Welcome to Menver


I used to think Denver was the land of milk and honey. Or to be more precise, I thought it was paradise for heterosexual single women who shared my taste in men.

The first time I visited, I believed I couldn’t swing a dead cat in this town without hitting a tall, well-read, scruffy, tattooed, beer-drinking hipster who had a dog.

Sure enough, after I moved, I confirmed that those men really are everywhere. During the work week, you find them in the bars downtown, wearing suits underneath their fleece pullovers and Patagonia jackets. On the weekends, you find them in the brewpubs, cooling off after an afternoon of Colorado-ing. You encounter them in the tiny music venues on Colfax Avenue, too. There, they wear gingham shirts, sling bourbon, and belt out the lyrics to your favorite folk revival bands.

This, I thought, is the single girl’s Shangri-La. Here, we get to walk among these wild, beautiful creatures in their natural habitats. After I moved, I urged my single girlfriends to come visit as soon as possible. “Join me,” I implored them; “it will be like a safari.”

I still meet these men all the time. They tell me they’ve moved here for the same reason I did, which was to be outdoors. I think that’s probably true, but it’s not the whole truth. They don’t just come to be outdoors. They come to play in the outdoors— and in everything else. 

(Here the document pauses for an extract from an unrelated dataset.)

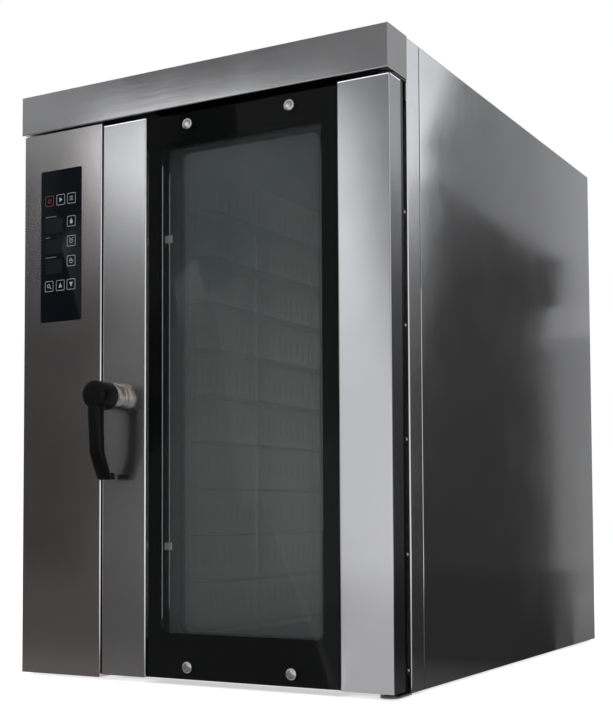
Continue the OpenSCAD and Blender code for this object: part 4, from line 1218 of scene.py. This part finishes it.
@dataclass
class Studio:
    """Camera, lamps, white surroundings and the cards that the steel reflects."""
    lens: float = 63.862
    shift_y: float = 0.1222
    place: Point3 = (1.53916, -2.97875, 0.36415)
    turn: tuple[float, ...] = (29.0871, 2.9616, -0.2665)  # yaw, pitch and roll in degrees
    floor_half: float = 14.0

    def build(self) -> None:
        """Build the whole studio."""
        self.camera()
        self.world()
        self.floor()
        self.lamps()
        self.cards()

    def camera(self) -> None:
        """Place the camera where the photograph was taken from."""
        yaw, pitch, roll = (math.radians(v) for v in self.turn)
        ahead = Vector((-math.sin(yaw) * math.cos(pitch), math.cos(yaw) * math.cos(pitch),
                        math.sin(pitch)))
        right = Vector((math.cos(yaw), math.sin(yaw), 0))
        up = right.cross(ahead)
        side = math.cos(roll) * right + math.sin(roll) * up
        top = -math.sin(roll) * right + math.cos(roll) * up
        data = bpy.data.cameras.new("camera")
        data.lens, data.shift_y = self.lens, self.shift_y
        data.sensor_fit, data.sensor_width = "AUTO", 36.0
        data.clip_start, data.clip_end = 0.05, 60
        cam = linked("camera", data)
        cam.matrix_world = (Matrix.Translation(self.place)
                            @ Matrix((side, top, -ahead)).transposed().to_4x4())
        bpy.context.scene.camera = cam

    def world(self) -> None:
        """White for the camera, gloss and glass; a softer grey light for everything else."""
        g = Graph(bpy.data.worlds.new("studio"))
        sky = g.add("Mix", {0: g.seen(), 6: (0.62, 0.63, 0.65, 1), 7: (1, 1, 1, 1)}, 2, **MIX)
        g.add("OutputWorld", (g.add("Background", (sky,)),))
        bpy.context.scene.world = g.owner

    def floor(self) -> None:
        """Pale floor that keeps the oven's shadow."""
        mesh = bpy.data.meshes.new("floor")
        s = self.floor_half
        mesh.from_pydata([(-s, -s, 0), (s, -s, 0), (s, s, 0), (-s, s, 0)], [], [(0, 1, 2, 3)])
        obj = linked("floor", mesh)
        g = Graph(bpy.data.materials.new("floor"))
        tone = g.add("Mix", {0: g.pattern((0.8, 0.8, 0.8), 2.0), 6: (0.78, 0.78, 0.78, 1),
                             7: (0.82, 0.82, 0.82, 1)}, 2, **MIX)
        glow = g.add("Emission", {"Color": (1, 1, 1, 1),
                                  "Strength": g.add("MapRange", (g.seen(), 0, 1, 0, 0.55))})
        g.add("OutputMaterial", (g.add("AddShader", (g.add("BsdfDiffuse", (tone,)), glow)),))
        mesh.materials.append(g.owner)

    def lamp(self, name: str, place: Point3, aim: Point3, size: tuple[float, float], watts: float,
             glossy: bool = False) -> None:
        """Add one area lamp.

        Args:
            name: its name.
            place: its centre.
            aim: the point that it shines at.
            size: its width and height.
            watts: its power.
            glossy: whether reflections see it.
        """
        data = bpy.data.lights.new(name, "AREA")
        data.shape, data.size, data.size_y, data.energy = "RECTANGLE", size[0], size[1], watts
        obj = linked(name, data)
        obj.location = place
        obj.rotation_euler = (Vector(aim) - Vector(place)).to_track_quat("-Z", "Y").to_euler()
        obj.visible_glossy = glossy
        obj.visible_camera = False

    def lamps(self) -> None:
        """Add a soft key, a fill, a wash from above, and a faint light in the chamber."""
        self.lamp("key", (-2.2, -3.6, 3.0), (0, 0, 0.7), (2.4, 2.0), 60)
        self.lamp("fill", (3.6, -1.6, 2.2), (0, 0, 0.6), (2.0, 2.0), 35)
        self.lamp("top", (0, 0.2, 3.6), (0, 0, 0), (3.0, 3.0), 50)
        self.lamp("chamber_light", (0.16, -0.58, 0.635), (0.0, 0.2, 0.60), (0.3, 1.0), 0.75, True)

    def cards(self) -> None:
        """Add the grey cards that give the steel its light and dark areas."""
        # in front: hood, column, left stile and glass, right stile
        front = (
            Card("front_high", upright(-4.6, (-9, 2.6), (2, 2.6), (2, 6), (-9, 6)),
                 ((-3.9, 0.37), (-3.4, 0.25), (-3.1, 0.09), (-2.5, 0.09), (-2.0, 0.18),
                  (-1.3, 0.25)), Axis.X),
            Card("front_far_left", upright(-4.55, (-9, -0.5), (-3.0, -0.5), (-3.0, 2.69),
                                           (-9, 2.69)),
                 ((0.2, 0.055), (0.8, 0.053), (1.35, 0.06), (1.7, 0.08), (2.2, 0.10),
                  (2.65, 0.14))),
            Card("front_left", upright(-4.5, (-3.22, -0.5), (-2.1, -0.5), (-2.1, 2.68),
                                       (-3.23, 2.68), (-3.18, 2.3), (-3.2, 1.6)),
                 ((0.0, 0.19), (0.45, 0.12), (0.8, 0.10), (1.35, 0.12), (1.7, 0.13), (2.0, 0.40),
                  (2.25, 1.50), (2.5, 2.65))),
            Card("front_right", upright(-4.55, (-2.12, -0.5), (2.5, -0.5), (2.5, 2.68),
                                        (-2.12, 2.68)),
                 ((0.0, 0.90), (1.0, 0.84), (2.1, 1.25))),
            Card("front_right_corner", upright(-4.4, (-1.53, 2.72), (2.5, 2.72), (2.5, 1.1),
                                               (-1.2, 1.1), (-1.38, 1.75)),
                 ((1.1, 0.5), (1.5, 0.32), (2.0, 0.22))),
            Card("floor_left", lying(0.004, (-7, -4.6), (-1.72, -4.6), (0.33, -0.72),
                                     (-7, -0.72)),
                 ((-3.0, 0.10), (-1.4, 0.10), (-0.8, 0.155)), Axis.Y),
            Card("floor_right", lying(0.004, (-1.70, -4.6), (3, -4.6), (3, -0.72),
                                      (0.35, -0.72)),
                 ((-4.6, 0.73), (-3.0, 0.63), (-0.8, 0.60)), Axis.Y))
        # behind, as the right side reflects it
        back = (
            Card("back_wide", upright(5.1, (-1, -0.5), (7, -0.5), (7, 6), (-1, 6)),
                 ((1.75, 0.45), (2.15, 0.29), (2.6, 0.22)), Axis.X),
            Card("back_softbox", upright(5.0, (2.93, -0.5), (7, -0.5), (7, 6), (2.45, 6),
                                         (2.62, 3.6), (2.8, 3.15), (2.93, 2.9)),
                 ((0.0, 0.02), (0.75, 0.035), (1.16, 0.075), (1.57, 0.25), (1.98, 0.54),
                  (2.4, 1.35), (2.8, 1.75), (3.1, 1.2), (3.4, 1.0))),
            Card("back_softbox_shade", upright(4.95, (3.18, -0.5), (7, -0.5), (7, 2.95),
                                               (3.18, 2.95)),
                 ((0.0, 0.15), (0.8, 0.14), (1.3, 0.15), (1.9, 0.08), (2.3, 0.05), (2.6, 0.12),
                  (2.9, 0.9))),
            Card("back_dark", upright(4.9, (2.94, -0.1), (2.94, 2.56), (2.85, 2.70), (2.75, 2.60),
                                      (2.45, 2.34), (2.10, 2.09), (1.91, 1.97), (1.93, 1.69),
                                      (2.01, 1.67), (2.06, 1.47), (2.08, 1.3), (2.04, 0.95),
                                      (2.03, 0.5), (2.02, -0.1)),
                 ((0.0, 0.04), (1.0, 0.044), (1.9, 0.05), (2.3, 0.075), (2.5, 0.09))),
            Card("back_dark_edge", upright(4.95, (2.3, -0.1), (2.3, 1.5), (2.0, 1.4),
                                           (1.99, -0.1)),
                 ((0.0, 0.07), (0.9, 0.10), (1.4, 0.13))),
            Card("back_low", upright(5.05, (-1, -0.5), (2.3, -0.5), (2.3, 1.5), (-1, 1.5)),
                 ((1.75, 0.31), (2.0, 0.25)), Axis.X),
            Card("floor_side_dark", lying(0.005, (0.474, -0.7), (4, -0.7), (4, 4.9), (1.99, 4.9),
                                          (0.474, 0.28)),
                 ((-0.6, 0.085), (-0.3, 0.06), (0.0, 0.030), (4.0, 0.032)), Axis.Y),
            Card("floor_side_edge", lying(0.0045, (0.474, 0.27), (2.0, 4.9), (1.87, 4.9),
                                          (0.474, 0.44)),
                 ((0.5, 0.085), (4.0, 0.10)), Axis.Y),
            Card("floor_side", lying(0.004, (0.474, 0.0), (4, 0.0), (4, 5.06), (0.474, 5.06)),
                 ((0.5, 0.18), (1.2, 0.22), (2.2, 0.27), (4.9, 0.28)), Axis.Y))
        for card in front + back:
            card.build()


def main() -> None:
    """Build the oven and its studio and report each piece."""
    logging.basicConfig(level=logging.INFO)
    bpy.context.scene.view_settings.view_transform = "Standard"
    for assembly in (PackedNodes(), ControlPanel(), DoorGlass(), Handle(), Fasteners(), Seams()):
        for piece in assembly.build():
            LOG.info("%s: %s, %d faces, %s", type(assembly).__name__, piece.name,
                     len(piece.data.polygons), piece.data.materials[0].name)
    Studio().build()
    bpy.context.view_layer.update()


if __name__ == "__main__":
    main()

After hunting on these wild plains for months, my understanding of the landscape has changed. These men once appeared to be zebras on the Serengeti, unaware of how spectacularly beautiful they were, oblivious to all the women who gawk at them. But that was a mirage; my desperate thirst was just deluding me.

Ladies, beware: Those beautiful, bearded creatures that seem to be blissfully roaming the plains are actually self-aware aliens with Peter Pan complexes. They’ve come here to torture us.

This isn’t our playground. It’s theirs. Welcome to Menver.